High on Pixar When I walked out of the funny and heart-piercing animated comedy Up in April, I couldn’t imagine how I would see a better film all year, for grown-ups or children. Alas, it turned out to be a very good year. Still, I’d cheer loudly if Up pulled off an upset in the Best Picture category. For one thing, the Best Animated Film Oscar — which Pixar has dominated for the past decade — is a ghetto that makes it too easy to dismiss the achievements of animated filmmakers. For another, Pixar’s work since 1995, from the “Toy Story” pictures, to Finding Nemo , to The Incredibles , to Ratatouille, has been so groundbreaking, so original and so consistently wonderful that it’s high time to acknowledge the studio with the biggest Oscar prize of them all.
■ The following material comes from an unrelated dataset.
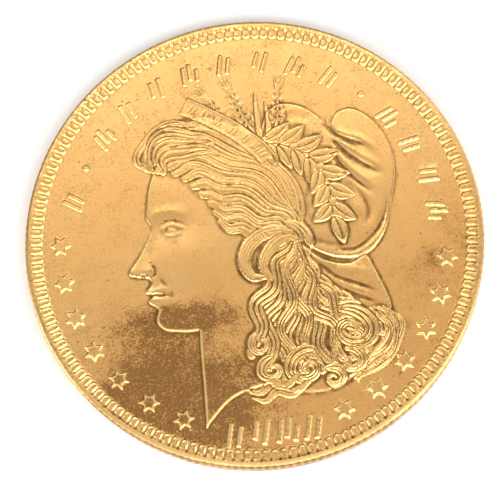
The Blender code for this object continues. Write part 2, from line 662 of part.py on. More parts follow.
def portrait_plan():
    """The portrait side: portrait, stars and strokes."""
    plan = rim_plan()
    for k in range(LEFT_STAR_COUNT):
        turn = LEFT_STARS_FROM + STAR_STEP * k
        centre = around(STAR_CIRCLE, turn)
        plan.raised(star_outline(centre, STAR_RADIUS, turn), STAR_HEIGHT, EDGE_SLOPE)
    for k in range(RIGHT_STAR_COUNT):
        turn = RIGHT_STARS_FROM + STAR_STEP * k
        centre = around(STAR_CIRCLE, turn)
        plan.raised(star_outline(centre, STAR_RADIUS, turn), STAR_HEIGHT, EDGE_SLOPE)
    for k in range(SIGN_COUNT):
        turn = SIGNS_FROM + (SIGNS_TO - SIGNS_FROM) * k / (SIGN_COUNT - 1)
        up = around(1, turn)
        if k in DOT_PLACES:
            ring = [up * SIGN_CIRCLE + around(DOT_RADIUS, turn + 60 * j) for j in range(7)]
            plan.raised(ring, SIGN_RELIEF, EDGE_SLOPE)
            continue
        for outline in sign_strokes(up * SIGN_CIRCLE, up, SIGN_HEIGHT, k):
            plan.raised(outline, SIGN_RELIEF, EDGE_SLOPE)
    for k in range(ROW_COUNT):
        x = ROW_STEP * (k - (ROW_COUNT - 1) / 2)
        for outline in sign_strokes(np.array([x, -ROW_DROP]), np.array([0.0, 1.0]), ROW_HEIGHT, k):
            plan.raised(outline, SIGN_RELIEF, EDGE_SLOPE)
    sheet = carve_portrait(CARVING_PITCH, 0, False)
    height = np.maximum(sheet.form + sheet.detail, 0)
    near = soften((height > 0).astype(float), 1) > 0
    points = np.stack([sheet.x[near], sheet.y[near]], 1) * UNIT
    plan.add(points, height[near] * LIFT, joined=False)
    return plan, len(points)


def back_plan():
    """The plain side: a laurel wreath, a medallion and a ring of strokes."""
    plan = rim_plan()
    for side in (-1, 1):
        for k in range(LAUREL_LEAVES):
            turn = -90 + side * (14 + 148 * k / (LAUREL_LEAVES - 1))
            for lean in (-1, 1):
                base = around(LAUREL_CIRCLE, turn)
                f = around(1, turn + side * (90 + 30 * lean))
                n = np.array([-f[1], f[0]])
                base = base + f * LEAF_WIDTH * 0.3
                tip = base + f * LEAF_LENGTH * 0.75
                belly = base + f * LEAF_LENGTH * 0.34
                ring = np.array([base, belly - n * LEAF_WIDTH / 2, tip, belly + n * LEAF_WIDTH / 2, base])
                plan.raised(ring, LEAF_HEIGHT, 0, [belly])
    plan.raised([around(BOSS_RADIUS, 15 * k) for k in range(25)], LEAF_HEIGHT, BOSS_SLOPE)
    for k in range(BACK_SIGN_COUNT):
        up = around(1, 90 + 360 * (k + 0.5) / BACK_SIGN_COUNT)
        across = np.array([up[1], -up[0]]) * SIGN_HEIGHT / 2
        middle = up * BACK_SIGN_CIRCLE
        plan.raised(bar(middle - across, middle + across, SIGN_HEIGHT * 0.16), SIGN_RELIEF, EDGE_SLOPE)
    return plan


def build_coin():
    plan, carved = portrait_plan()
    mesh = bmesh.new()
    rims = []
    for side, face in ((1, plan), (-1, back_plan())):
        points, triangles, heights, sources = face.mesh()
        if side > 0:
            first = len(plan.points) - carved
            free = [k for k, source in enumerate(sources) if source and source[0] >= first]
        field = RIM_THICKNESS / 2 - FIELD_RECESS
        level = RIM_THICKNESS / 2 + side * (field + heights)
        corners = [mesh.verts.new((x, y, z)) for (x, y), z in zip(points, level)]
        for a, b, c in triangles:
            ring = (corners[a], corners[b], corners[c])
            mesh.faces.new(ring if side > 0 else ring[::-1])
        radius = np.hypot(points[:, 0], points[:, 1])
        order = np.argsort(np.arctan2(points[:, 1], points[:, 0]))
        edge = [k for k in order if radius[k] > DIAMETER / 2 - REED_DEPTH * 1.2]
        rims.append([corners[k] for k in edge])
    top, bottom = rims
    for k in range(len(top)):
        j = (k + 1) % len(top)
        mesh.faces.new((top[k], bottom[k], bottom[j], top[j]))
    bmesh.ops.triangulate(mesh, faces=[f for f in mesh.faces if len(f.verts) > 3])
    bmesh.ops.recalc_face_normals(mesh, faces=mesh.faces)
    data = bpy.data.meshes.new("coin")
    mesh.to_mesh(data)
    mesh.free()
    coin = bpy.data.objects.new("coin", data)
    # The carving's fine grid is thinned to the facets that carry its form
    group = coin.vertex_groups.new(name="portrait")
    group.add(free, 1.0, "REPLACE")
    thin = coin.modifiers.new("facets", "DECIMATE")
    thin.ratio = FACETS / len(data.polygons)
    thin.vertex_group = group.name
    thin.use_collapse_triangulate = True
    return coin


def metal():
    material = bpy.data.materials.new("toned metal")
    material.use_nodes = True
    shader = material.node_tree.nodes["Principled BSDF"]
    shader.inputs["Base Color"].default_value = COIN_COLOUR
    shader.inputs["Roughness"].default_value = COIN_ROUGHNESS
    shader.inputs["Metallic"].default_value = COIN_METALLIC
    material.diffuse_color = COIN_COLOUR
    return material


def main():
    for item in list(bpy.data.objects):
        bpy.data.objects.remove(item, do_unlink=True)
    group = bpy.data.collections.new("coin")
    bpy.context.scene.collection.children.link(group)
    coin = build_coin()
    coin.data.materials.append(metal())
    group.objects.link(coin)


main()
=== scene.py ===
"""The struck coin with its fine relief and toned metal, on a plain floor in soft light.

The coin takes the place of the plain solid from the frame and keeps its form: the
same carving over the same plan, with strands of hair, veins, round teeth and reeds.
"""

import math

import bpy
import numpy as np
from mathutils import Matrix, Vector
from mathutils.geometry import delaunay_2d_cdt


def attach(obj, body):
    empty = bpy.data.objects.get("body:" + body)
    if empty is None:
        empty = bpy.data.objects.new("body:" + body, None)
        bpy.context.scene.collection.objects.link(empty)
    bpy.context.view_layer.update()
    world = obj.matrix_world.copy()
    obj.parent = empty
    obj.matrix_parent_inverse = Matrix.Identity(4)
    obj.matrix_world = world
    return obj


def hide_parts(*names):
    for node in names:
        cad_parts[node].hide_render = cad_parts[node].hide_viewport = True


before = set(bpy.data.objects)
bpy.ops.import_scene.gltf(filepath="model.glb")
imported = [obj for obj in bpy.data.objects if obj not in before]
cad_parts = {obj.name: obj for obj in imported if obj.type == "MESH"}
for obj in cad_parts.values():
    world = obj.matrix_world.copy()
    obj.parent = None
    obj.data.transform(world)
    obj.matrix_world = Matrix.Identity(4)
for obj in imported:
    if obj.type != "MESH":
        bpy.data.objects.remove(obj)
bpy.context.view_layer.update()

# Overall sizes in metres
DIAMETER = 0.0381
RIM_THICKNESS = 0.0024
FIELD_RECESS = 0.00022
RIM_WIDTH = 0.00055

# The edge, and its shoulders as rings: distance in from the edge and down, and share of the reeds
REED_COUNT = 188
REED_DEPTH = 0.00006
REED_STEPS = (0.0, 0.12, 0.8, 1.0, 0.8, 0.12)
SHOULDER_LEAN = 0.12
SHOULDER = (
    (0.00032, 0.000008, 0.0),
    (0.0002, 0.000026, 0.0),
    (0.0001, 0.00006, 0.2),
    (0.00003, 0.00011, 0.6),
    (0.0, 0.0002, 1.0),
)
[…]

Did ‘Up in the Air’ peak too soon? Ever since it began playing at festivals last fall, Up in the Air looked like the movie to beat. Its portrait of a corporate shark who specializes in layoffs was timely and poignant. Hollywood seemed ready to anoint star George Clooney with a second Oscar. But almost as soon as the movie opened, the buzz seemed to fade; most prognosticators now expect that it will take home only the Best Adapted Screenplay Oscar as a consolation prize. What went awry? My guess is that Up in the Air got so aggressively talked up by bloggers and critics that a lot of voters felt let down when they discovered that it was a modest, simple drama that mostly features three people talking. Note to studios for next year: If you have a low-key contender, it might be wisest to keep it hidden from view until the last possible moment.
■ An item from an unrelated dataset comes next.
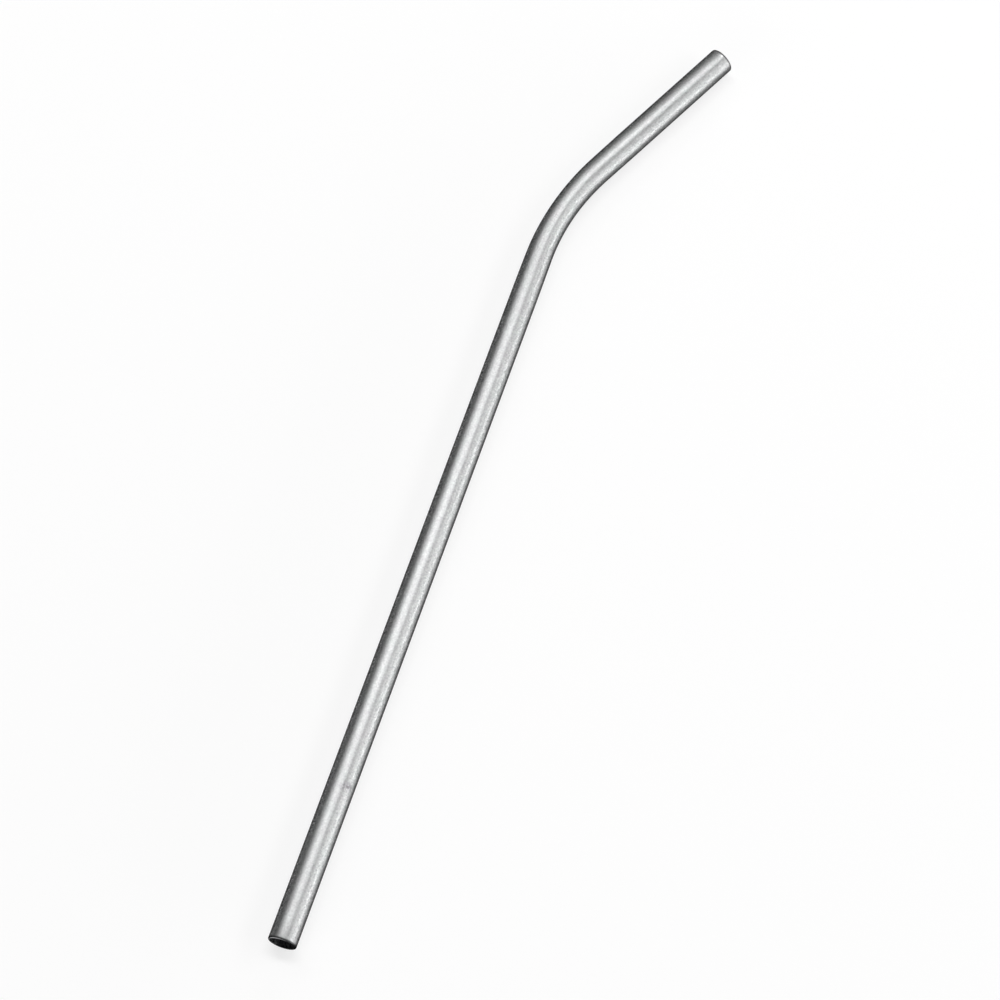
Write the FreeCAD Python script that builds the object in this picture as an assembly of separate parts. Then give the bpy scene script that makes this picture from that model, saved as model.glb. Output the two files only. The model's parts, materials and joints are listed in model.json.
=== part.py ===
import FreeCAD, Part
import math
import os

from FreeCAD import Vector

# A drinking straw, bent from one length of thin round aluminium tube. All sizes in millimetres.
# It lies flat: the plane of the bend is level, the long leg runs along X with the glass end at
# -X, and the mouth leg turns away towards -Y. The origin is on the surface that the straw lies
# on, under the middle of its outline.

# Tube stock
tube_diameter = 6.0       # outside
tube_wall = 0.5

# Straight legs, measured along the centreline
long_leg = 164.5          # from the glass end to where the bend starts
mouth_leg = 39.4          # from where the bend stops to the mouth end

# Bend
bend_radius = 56.5        # of the centreline
bend_angle = 26.5         # degrees that the mouth leg turns
flattening = 0.31         # how much narrower the tube is at the middle of the bend, across it
flattening_run = 10.5     # how far the flattening fades out into each straight leg

# Smoothed rims, the same at both ends
outer_rim_round = 0.25
inner_rim_round = 0.12

# Stations along the worked stretch, from which its skins are drawn
station_count = 25

tube_radius = tube_diameter / 2
bore_radius = tube_radius - tube_wall
bend_turn = math.radians(bend_angle)
bend_length = bend_radius * bend_turn
cut_length = long_leg + bend_length + mouth_leg
worked_start = long_leg - flattening_run
worked_end = long_leg + bend_length + flattening_run
up = Vector(0, 0, 1)


def centreline(distance):
    """Point and direction of the centreline, this far along it from the glass end."""
    turn = min(max((distance - long_leg) / bend_radius, 0), bend_turn)
    direction = Vector(math.cos(turn), -math.sin(turn), 0)
    on_arc = Vector(bend_radius * math.sin(turn), -bend_radius * (1 - math.cos(turn)), 0)
    past_arc = distance - long_leg - bend_radius * turn
    return Vector(long_leg, 0, 0) + on_arc + direction * past_arc, direction


def half_width(distance, radius):
    """Half of the oval section's width across the bend. The height stays the full diameter,
    as the groove of a bending die holds it. The loss is greatest at the middle of the bend and
    fades as a cosine wave to nothing at both ends of the worked stretch."""
    middle = (worked_start + worked_end) / 2
    reach = (worked_end - worked_start) / 2
    fade = (1 + math.cos(math.pi * (distance - middle) / reach)) / 2
    return radius - flattening / 2 * fade


def ring_poles(distance, radius):
    """Poles of the closed quadratic spline that is the oval section: the corners and the
    side middles of the rectangle around it."""
    centre, direction = centreline(distance)
    across = up.cross(direction) * half_width(distance, radius)
    rise = up * radius
    steps = [(1, 0), (1, 1), (0, 1), (-1, 1), (-1, 0), (-1, -1), (0, -1), (1, -1), (1, 0)]
    return [centre + across * i + rise * j for i, j in steps]


def worked_skin(radius):
    """Skin of the worked stretch: each pole of the oval section is carried along a smooth
    cubic through its places at the stations."""
    spacing = (worked_end - worked_start) / (station_count - 1)
    stations = [worked_start + spacing * i for i in range(station_count)]
    rings = [ring_poles(station, radius) for station in stations]
    carried = []
    for places in zip(*rings):
        curve = Part.BSplineCurve()
        curve.interpolate(
            Points=list(places),
            Parameters=stations,
            InitialTangent=centreline(worked_start)[1],
            FinalTangent=centreline(worked_end)[1],
        )
        carried.append(curve)
    poles = [list(row) for row in zip(*[curve.getPoles() for curve in carried])]
    corner_weight = math.sqrt(0.5)
    weights = [[1 if j % 2 == 0 else corner_weight for j in range(9)] for _ in poles]
    along = carried[0]
    skin = Part.BSplineSurface()
    skin.buildFromPolesMultsKnots(
        poles,
        along.getMultiplicities(), [3, 2, 2, 2, 3],
        along.getKnots(), [0, 1, 2, 3, 4],
        False, False,
        along.Degree, 2,
        weights,
    )
    return skin.toShape()


def worked_solid(radius):
    """The worked stretch filled solid to this radius, with a flat disc at each end."""
    skin = worked_skin(radius)
    end_rings = [edge for edge in skin.Edges if edge.isClosed()]
    discs = [Part.Face(Part.Wire([ring])) for ring in end_rings]
    shell = Part.makeShell([skin] + discs)
    shell.sewShape()
    return Part.makeSolid(shell)


def straight_tube(start, stop):
    """A round stretch of tube between two distances along a straight leg."""
    point, direction = centreline(start)
    length = stop - start
    outside = Part.makeCylinder(tube_radius, length, point, direction)
    return outside.cut(Part.makeCylinder(bore_radius, length, point, direction))


def rim_edges(tube, end, radius):
    """The circular edges of this radius around the centreline's end point."""
    edges = []
    for edge in tube.Edges:
        curve = edge.Curve
        if isinstance(curve, Part.Circle) and abs(curve.Radius - radius) < 1e-4:
            if curve.Center.distanceToPoint(end) < 1e-4:
                edges.append(edge)
    return edges


def round_rims(tube):
    """Rounds the outer and the inner edge of both cut ends."""
    ends = [centreline(0)[0], centreline(cut_length)[0]]
    for radius, rounding in ((tube_radius, outer_rim_round), (bore_radius, inner_rim_round)):
        edges = [edge for end in ends for edge in rim_edges(tube, end, radius)]
        tube = tube.makeFillet(rounding, edges)
    return tube


def bent_tube():
    bend = worked_solid(tube_radius).cut(worked_solid(bore_radius))
    legs = [straight_tube(0, worked_start), straight_tube(worked_end, cut_length)]
    return round_rims(bend.fuse(legs))


def laid_on_table(tube):
    """Moves the straw so that it rests on Z = 0 with its outline centred on the origin."""
    box = tube.optimalBoundingBox()
    return tube.translated(Vector(-box.Center.x, -box.Center.y, -box.ZMin))


os.makedirs("parts", exist_ok=True)
straw = laid_on_table(bent_tube())
straw.exportStep("parts/straw_tube.step")
print(f"straw_tube: {cut_length:.2f} mm along the centreline, {straw.Volume:.2f} mm3")
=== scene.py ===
import json
import math

import bpy
import numpy as np
from mathutils import Matrix, Vector


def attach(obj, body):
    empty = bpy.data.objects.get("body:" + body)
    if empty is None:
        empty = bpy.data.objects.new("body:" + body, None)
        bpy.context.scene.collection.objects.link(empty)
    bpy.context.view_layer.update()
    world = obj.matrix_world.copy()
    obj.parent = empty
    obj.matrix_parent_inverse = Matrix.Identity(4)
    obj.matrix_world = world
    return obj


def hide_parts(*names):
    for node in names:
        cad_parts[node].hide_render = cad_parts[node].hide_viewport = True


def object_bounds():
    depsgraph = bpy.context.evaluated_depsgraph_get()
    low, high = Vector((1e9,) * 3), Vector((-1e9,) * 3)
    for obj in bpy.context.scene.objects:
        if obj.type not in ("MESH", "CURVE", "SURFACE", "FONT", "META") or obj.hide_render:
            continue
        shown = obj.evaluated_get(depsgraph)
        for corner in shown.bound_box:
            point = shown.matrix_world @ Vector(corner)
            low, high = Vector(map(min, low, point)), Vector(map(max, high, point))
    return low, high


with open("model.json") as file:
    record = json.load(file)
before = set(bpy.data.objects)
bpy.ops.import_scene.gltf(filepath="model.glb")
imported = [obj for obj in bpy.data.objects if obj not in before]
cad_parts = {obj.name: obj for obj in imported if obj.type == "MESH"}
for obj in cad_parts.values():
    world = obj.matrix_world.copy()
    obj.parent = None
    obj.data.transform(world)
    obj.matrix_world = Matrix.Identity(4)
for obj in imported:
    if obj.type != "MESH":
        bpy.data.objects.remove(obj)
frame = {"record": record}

# A bent drinking straw of satin aluminium tube, lying on a pale floor. Metres throughout.
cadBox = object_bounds()
mounts = {mount["name"]: mount for mount in frame["record"]["mounts"]}
print("frame loaded")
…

Bigelow vs. Cameron: Who cares? Can we just come out and say it? Avatar and The Hurt Locker, the two movies considered the front-runners for the Best Picture prize, are both a little overrated. No doubt, Cameron’s futuristic fantasy is a technical tour de force that uses digital technology as it’s never been used before. But the story remains cold, inert, uninvolving — watching it is like trying to make an emotional connection to your computer’s hard drive. The Hurt Locker is its own tour de force, a harrowing immersion into the lives of a group of IED specialists in Iraq. But once again, the story feels shapeless, a series of similar scenes repeated again and again.
The movies that don’t belong here Sorry to burst the hype bubble, but The Blind Side remains the most glib, insultingly naïve treatment imaginable of a potentially fascinating story; if the Academy is going to hand out nominations for cheesy feel-good movies simply because they struck a chord at the box office, well, where is the nomination for Zombielandand ? As for District 9, I remain mystified by the response to this belabored, overly literal allegory with unlikable characters and B-movie. aliens.
Who will win It looks like a fight to the end between ex-spouses Kathryn Bigelow and James Cameron, but Avatar was a true industry game-changer that the Academy will be eager to reward.